Dr. Williams taught in such a holistic way, starting with the very organisation of thought, that we learned to analyse movement by getting down to the essential structure and meanings of a single unit of the medium while simultaneously keeping a clear picture of the whole body language – and culture – of which it was a part. As a result, I believe I am better able to get to the core of whatever I am trying to ‘say’ when I write, choreograph, and speak. I believe that being her shishya (‘disciple’) transformed everything I subsequently did. Like gurus of old, she transformed my very way of seeing – and being.

Figure 6. Dr. Drid Williams enjoying a tongue-in-cheek skit about her theory ‘Semasiology’ created and performed by her NYU student group. The photo shows Rajika Puri, Dolores Vanison-Blakely, and Brenda Farnell. Photo by Lynn Martin (1986).


1Paní’ [panee] in Caló, the language of Spanish Roma, means ‘water’ as does ‘páni’[páani] in the north Indian language Hindi.

2 Apparently, this was the first time anyone had prepared a formal presentation, something that was de rigueur for those of us who had studied with Dr.

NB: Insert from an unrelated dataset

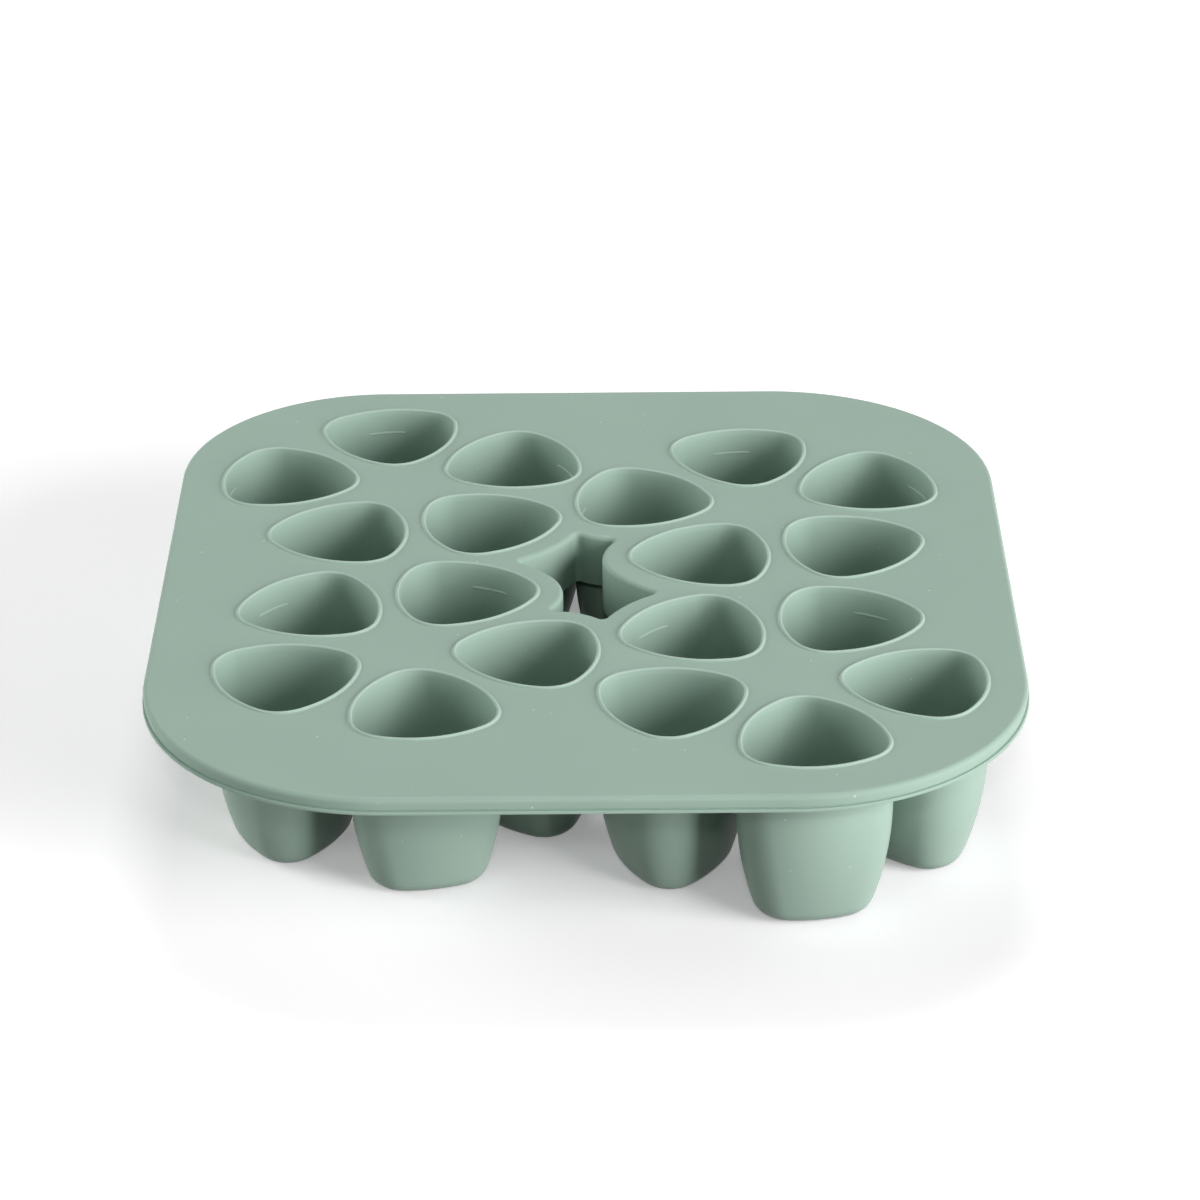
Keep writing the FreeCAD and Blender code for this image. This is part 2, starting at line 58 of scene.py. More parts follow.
HALF_WIDTH, HALF_LENGTH = cad_high[0] / MM, cad_high[1] / MM
TRAY_CORNERS = {  # which side and end, and the radius, counter-clockwise
    "back_right": (1, 1, 49.5),
    "back_left": (-1, 1, 44.0),
    "front_left": (-1, -1, 51.5),
    "front_right": (1, -1, 50.0),
}
RIM_HEIGHT, RIM_WIDTH, RIM_ROUND = 3.5, 5.0, 1.0
BAND_HEIGHT, BAND_PROUD = 0.7, 0.2
DECK_THICKNESS = 2.2
CUP_DEPTH, CUP_WALL, LIP_HEIGHT = 38.4, 1.2, 0.45
CORNER_SPREAD, FOOT_CORNER, FOOT_SIDE = 8.24, 0.65, 15.95
HEEL_RADIUS, WALL_CURVE, WALL_LEAN = 4.6, 69.0, math.radians(18.5)
PETAL_REACH = 27.1
RINGS = {  # x and y of the middle, and the direction of the first cup
    "back_left": (-40.64, 46.08, 26.4),
    "back_right": (38.48, 33.58, 25.8),
    "front_left": (-38.04, -32.02, -7.6),
    "front_right": (41.88, -45.02, -10.2),
}
PETALS, CORNERS = 5, 3
STAR_MARGIN, STAR_RIGHT_MARGIN = 4.7, 5.35
STAR_TIP_ROUND, STAR_EDGE_ROUND = 1.0, 1.0
SKIRT_DEPTH, SKIRT_WALL = 12.0, 1.4
MARK_DROP, MARK_LENGTH, MARK_HEIGHT, MARK_PROUD = 5.3, 9.0, 0.7, 0.25
CUPS_ROUND_STAR = [  # ring, petal and the deck left between cup and star
    ("back_left", 4, STAR_MARGIN), ("front_left", 1, STAR_MARGIN),
    ("front_left", 0, STAR_MARGIN), ("front_right", 2, STAR_MARGIN),
    ("back_right", 3, STAR_RIGHT_MARGIN), ("back_right", 2, STAR_MARGIN),
]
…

Williams.

3 I later discovered that North Indian percussionists find it much more difficult to follow flamenco rhythms than do those trained in the south Indian Carnatic system.

4 For further detail, see Puri 2004.

References Cited:

Puri, Rajika

1983. A Structural Analysis of Meaning in Movement: The Hand Gestures of Indian Classical Dance. Master's thesis, New York University.

2004. Bharatanatyam Performed: A Typical Recital. Visual Anthropology 17: 45-68.